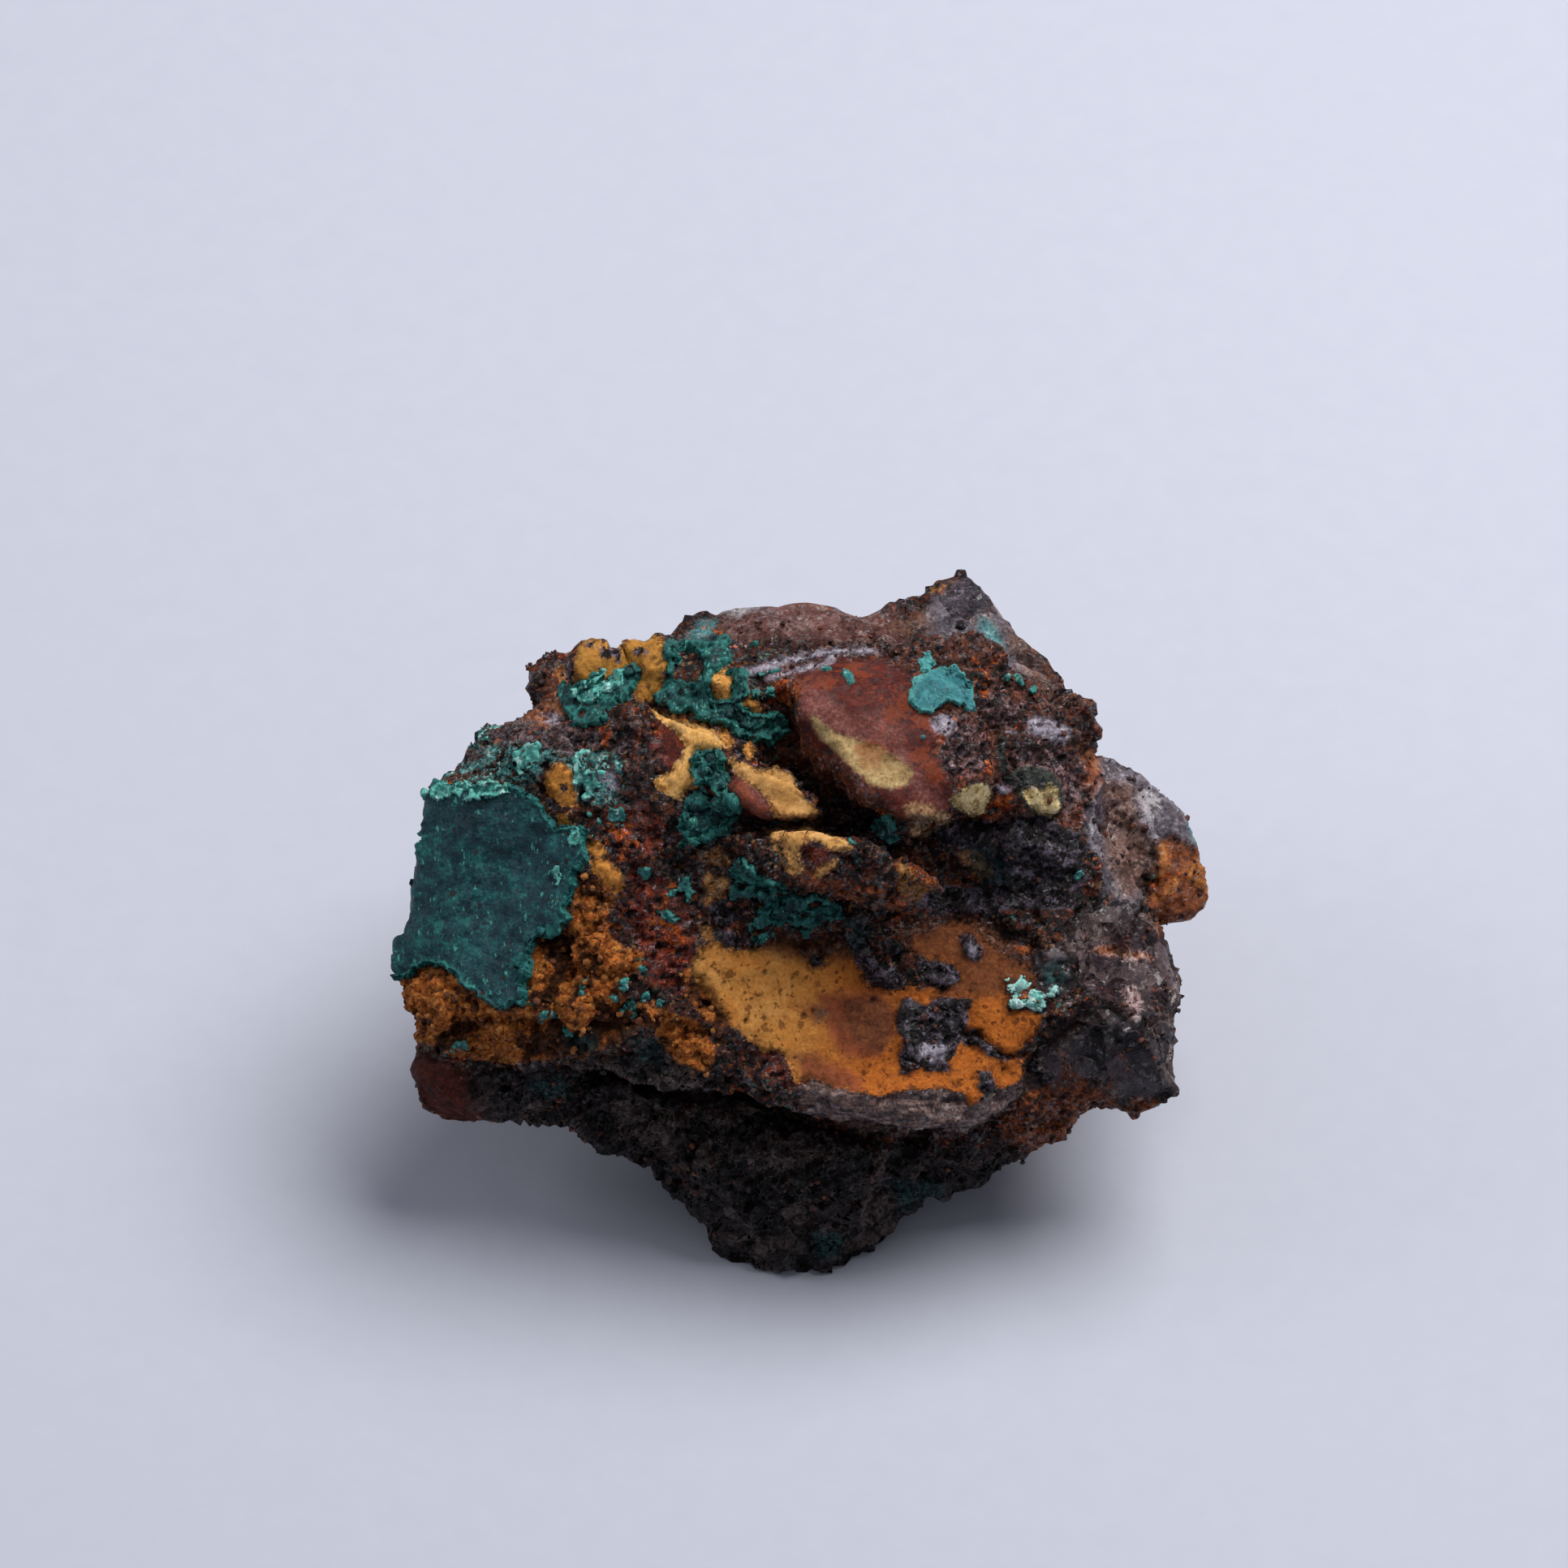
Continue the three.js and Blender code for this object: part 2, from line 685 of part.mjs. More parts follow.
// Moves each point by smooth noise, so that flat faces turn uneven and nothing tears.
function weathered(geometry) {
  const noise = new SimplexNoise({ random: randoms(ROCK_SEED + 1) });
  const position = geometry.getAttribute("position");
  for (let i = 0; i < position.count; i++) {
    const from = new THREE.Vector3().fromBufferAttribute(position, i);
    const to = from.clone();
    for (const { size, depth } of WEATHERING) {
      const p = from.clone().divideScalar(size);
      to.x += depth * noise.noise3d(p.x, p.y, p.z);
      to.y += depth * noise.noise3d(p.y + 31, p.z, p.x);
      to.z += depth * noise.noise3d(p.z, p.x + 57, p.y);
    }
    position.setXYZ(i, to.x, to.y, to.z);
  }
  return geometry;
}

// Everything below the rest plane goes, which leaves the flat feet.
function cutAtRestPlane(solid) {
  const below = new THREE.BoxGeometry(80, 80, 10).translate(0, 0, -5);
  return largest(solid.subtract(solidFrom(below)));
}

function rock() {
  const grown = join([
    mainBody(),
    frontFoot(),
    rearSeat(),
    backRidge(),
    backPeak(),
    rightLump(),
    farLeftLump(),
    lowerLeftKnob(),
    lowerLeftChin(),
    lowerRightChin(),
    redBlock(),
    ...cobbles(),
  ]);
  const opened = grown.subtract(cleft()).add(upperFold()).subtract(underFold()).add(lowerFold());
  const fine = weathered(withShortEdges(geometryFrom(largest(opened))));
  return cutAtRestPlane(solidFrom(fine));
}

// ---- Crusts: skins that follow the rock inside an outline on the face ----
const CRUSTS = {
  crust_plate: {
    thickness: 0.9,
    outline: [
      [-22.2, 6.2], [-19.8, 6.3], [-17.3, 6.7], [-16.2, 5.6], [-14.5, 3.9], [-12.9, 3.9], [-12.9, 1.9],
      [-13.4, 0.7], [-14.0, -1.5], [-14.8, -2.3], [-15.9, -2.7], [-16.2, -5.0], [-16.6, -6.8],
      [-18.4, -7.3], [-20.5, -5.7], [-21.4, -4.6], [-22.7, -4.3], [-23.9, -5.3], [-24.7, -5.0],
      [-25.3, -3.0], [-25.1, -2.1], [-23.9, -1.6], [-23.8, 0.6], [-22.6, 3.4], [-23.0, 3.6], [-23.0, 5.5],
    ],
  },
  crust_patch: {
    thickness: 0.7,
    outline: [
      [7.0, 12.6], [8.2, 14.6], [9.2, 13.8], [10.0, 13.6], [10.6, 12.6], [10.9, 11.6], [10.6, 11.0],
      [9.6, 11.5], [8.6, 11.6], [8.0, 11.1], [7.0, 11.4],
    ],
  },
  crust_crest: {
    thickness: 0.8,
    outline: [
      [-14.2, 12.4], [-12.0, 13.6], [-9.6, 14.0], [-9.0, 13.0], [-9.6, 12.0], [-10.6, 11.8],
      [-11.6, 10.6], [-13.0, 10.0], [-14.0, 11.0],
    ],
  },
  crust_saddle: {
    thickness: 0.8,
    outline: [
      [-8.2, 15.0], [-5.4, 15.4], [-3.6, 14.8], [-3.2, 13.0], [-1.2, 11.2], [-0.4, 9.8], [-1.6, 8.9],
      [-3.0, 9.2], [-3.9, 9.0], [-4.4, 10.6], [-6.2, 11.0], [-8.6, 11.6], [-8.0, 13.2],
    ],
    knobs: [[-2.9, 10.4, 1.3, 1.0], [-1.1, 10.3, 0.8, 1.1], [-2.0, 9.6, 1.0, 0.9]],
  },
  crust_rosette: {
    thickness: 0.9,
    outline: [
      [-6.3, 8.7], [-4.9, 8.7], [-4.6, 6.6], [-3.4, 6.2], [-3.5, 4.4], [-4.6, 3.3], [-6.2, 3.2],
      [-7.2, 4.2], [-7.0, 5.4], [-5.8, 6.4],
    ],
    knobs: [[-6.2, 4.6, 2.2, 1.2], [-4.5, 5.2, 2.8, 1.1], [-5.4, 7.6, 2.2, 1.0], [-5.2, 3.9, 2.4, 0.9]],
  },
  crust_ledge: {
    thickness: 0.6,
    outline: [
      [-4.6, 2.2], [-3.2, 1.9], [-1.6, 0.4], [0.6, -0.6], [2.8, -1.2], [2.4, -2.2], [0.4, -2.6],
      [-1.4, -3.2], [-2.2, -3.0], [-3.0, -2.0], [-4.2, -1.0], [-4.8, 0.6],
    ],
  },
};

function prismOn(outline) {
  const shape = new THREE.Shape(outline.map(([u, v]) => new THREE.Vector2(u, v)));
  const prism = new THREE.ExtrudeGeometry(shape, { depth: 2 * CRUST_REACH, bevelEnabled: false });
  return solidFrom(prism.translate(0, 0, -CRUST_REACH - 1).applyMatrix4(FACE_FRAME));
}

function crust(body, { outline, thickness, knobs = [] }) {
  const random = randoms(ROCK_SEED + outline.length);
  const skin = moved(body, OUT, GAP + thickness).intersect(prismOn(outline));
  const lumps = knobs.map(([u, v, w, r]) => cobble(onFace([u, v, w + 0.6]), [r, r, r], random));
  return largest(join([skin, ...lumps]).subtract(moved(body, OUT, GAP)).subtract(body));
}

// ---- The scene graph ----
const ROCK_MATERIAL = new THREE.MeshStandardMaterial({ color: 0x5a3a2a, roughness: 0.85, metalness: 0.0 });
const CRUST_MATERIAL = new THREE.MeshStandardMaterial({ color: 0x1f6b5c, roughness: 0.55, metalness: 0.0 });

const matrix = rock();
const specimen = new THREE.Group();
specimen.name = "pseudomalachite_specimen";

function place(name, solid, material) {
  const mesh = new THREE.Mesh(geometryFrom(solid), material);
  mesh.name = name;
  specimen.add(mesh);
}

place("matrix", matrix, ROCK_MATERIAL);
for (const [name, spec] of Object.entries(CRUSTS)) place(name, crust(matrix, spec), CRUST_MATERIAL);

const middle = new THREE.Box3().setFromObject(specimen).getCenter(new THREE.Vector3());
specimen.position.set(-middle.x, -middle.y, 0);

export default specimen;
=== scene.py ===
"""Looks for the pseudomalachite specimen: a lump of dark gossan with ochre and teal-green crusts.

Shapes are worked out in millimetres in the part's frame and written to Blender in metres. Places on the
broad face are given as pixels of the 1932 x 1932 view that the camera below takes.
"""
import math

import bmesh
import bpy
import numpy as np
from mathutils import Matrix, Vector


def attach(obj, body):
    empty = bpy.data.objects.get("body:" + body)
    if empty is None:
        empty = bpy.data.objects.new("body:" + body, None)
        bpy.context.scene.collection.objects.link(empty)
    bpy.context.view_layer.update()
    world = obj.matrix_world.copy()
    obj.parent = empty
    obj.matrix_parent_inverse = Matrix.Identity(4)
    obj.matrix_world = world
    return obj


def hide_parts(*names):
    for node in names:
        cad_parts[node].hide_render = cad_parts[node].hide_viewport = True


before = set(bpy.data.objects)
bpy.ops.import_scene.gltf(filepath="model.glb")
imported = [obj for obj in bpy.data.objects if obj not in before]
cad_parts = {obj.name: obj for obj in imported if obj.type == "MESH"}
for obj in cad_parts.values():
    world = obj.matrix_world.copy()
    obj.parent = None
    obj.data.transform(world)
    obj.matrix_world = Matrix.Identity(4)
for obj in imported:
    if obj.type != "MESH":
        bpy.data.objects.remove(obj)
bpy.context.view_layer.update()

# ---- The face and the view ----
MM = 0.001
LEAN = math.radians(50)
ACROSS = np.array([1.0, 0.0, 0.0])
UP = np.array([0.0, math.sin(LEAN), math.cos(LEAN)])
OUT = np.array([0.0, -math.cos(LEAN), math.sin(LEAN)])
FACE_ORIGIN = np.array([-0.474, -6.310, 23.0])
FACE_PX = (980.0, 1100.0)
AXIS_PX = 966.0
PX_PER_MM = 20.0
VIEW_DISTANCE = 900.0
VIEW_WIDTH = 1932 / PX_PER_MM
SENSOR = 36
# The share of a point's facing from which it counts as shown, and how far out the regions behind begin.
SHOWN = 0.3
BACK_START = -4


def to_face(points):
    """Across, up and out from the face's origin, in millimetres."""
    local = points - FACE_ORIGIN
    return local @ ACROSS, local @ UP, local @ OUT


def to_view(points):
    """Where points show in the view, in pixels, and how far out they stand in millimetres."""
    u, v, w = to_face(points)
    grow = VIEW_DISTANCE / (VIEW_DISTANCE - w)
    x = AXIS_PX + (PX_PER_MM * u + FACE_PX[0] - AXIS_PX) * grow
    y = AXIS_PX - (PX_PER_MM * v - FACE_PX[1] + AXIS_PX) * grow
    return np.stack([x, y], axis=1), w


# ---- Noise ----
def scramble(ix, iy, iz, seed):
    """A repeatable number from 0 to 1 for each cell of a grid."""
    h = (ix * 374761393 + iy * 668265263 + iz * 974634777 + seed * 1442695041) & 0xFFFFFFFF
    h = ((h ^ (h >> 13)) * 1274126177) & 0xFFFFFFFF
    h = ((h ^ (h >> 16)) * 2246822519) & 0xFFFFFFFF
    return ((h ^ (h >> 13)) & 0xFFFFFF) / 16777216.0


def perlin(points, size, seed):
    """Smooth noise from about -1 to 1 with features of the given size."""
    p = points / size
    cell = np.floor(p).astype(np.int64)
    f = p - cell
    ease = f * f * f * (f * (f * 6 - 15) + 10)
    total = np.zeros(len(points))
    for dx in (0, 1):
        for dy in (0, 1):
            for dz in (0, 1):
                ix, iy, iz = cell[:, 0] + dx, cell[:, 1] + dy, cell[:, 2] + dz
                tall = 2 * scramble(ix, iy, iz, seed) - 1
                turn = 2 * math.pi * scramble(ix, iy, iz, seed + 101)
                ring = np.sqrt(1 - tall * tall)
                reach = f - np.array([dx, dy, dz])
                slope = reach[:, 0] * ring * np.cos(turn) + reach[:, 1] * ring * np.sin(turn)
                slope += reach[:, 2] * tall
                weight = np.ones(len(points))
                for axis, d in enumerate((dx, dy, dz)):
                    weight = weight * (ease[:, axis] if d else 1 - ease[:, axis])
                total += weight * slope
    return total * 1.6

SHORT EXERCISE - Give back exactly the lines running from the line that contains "function place(name, solid, material)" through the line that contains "bpy.data.objects.remove(obj)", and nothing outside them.

SOLUTION FOR THIS EXERCISE -
function place(name, solid, material) {
  const mesh = new THREE.Mesh(geometryFrom(solid), material);
  mesh.name = name;
  specimen.add(mesh);
}

place("matrix", matrix, ROCK_MATERIAL);
for (const [name, spec] of Object.entries(CRUSTS)) place(name, crust(matrix, spec), CRUST_MATERIAL);

const middle = new THREE.Box3().setFromObject(specimen).getCenter(new THREE.Vector3());
specimen.position.set(-middle.x, -middle.y, 0);

export default specimen;
=== scene.py ===
"""Looks for the pseudomalachite specimen: a lump of dark gossan with ochre and teal-green crusts.

Shapes are worked out in millimetres in the part's frame and written to Blender in metres. Places on the
broad face are given as pixels of the 1932 x 1932 view that the camera below takes.
"""
import math

import bmesh
import bpy
import numpy as np
from mathutils import Matrix, Vector


def attach(obj, body):
    empty = bpy.data.objects.get("body:" + body)
    if empty is None:
        empty = bpy.data.objects.new("body:" + body, None)
        bpy.context.scene.collection.objects.link(empty)
    bpy.context.view_layer.update()
    world = obj.matrix_world.copy()
    obj.parent = empty
    obj.matrix_parent_inverse = Matrix.Identity(4)
    obj.matrix_world = world
    return obj


def hide_parts(*names):
    for node in names:
        cad_parts[node].hide_render = cad_parts[node].hide_viewport = True


before = set(bpy.data.objects)
bpy.ops.import_scene.gltf(filepath="model.glb")
imported = [obj for obj in bpy.data.objects if obj not in before]
cad_parts = {obj.name: obj for obj in imported if obj.type == "MESH"}
for obj in cad_parts.values():
    world = obj.matrix_world.copy()
    obj.parent = None
    obj.data.transform(world)
    obj.matrix_world = Matrix.Identity(4)
for obj in imported:
    if obj.type != "MESH":
        bpy.data.objects.remove(obj)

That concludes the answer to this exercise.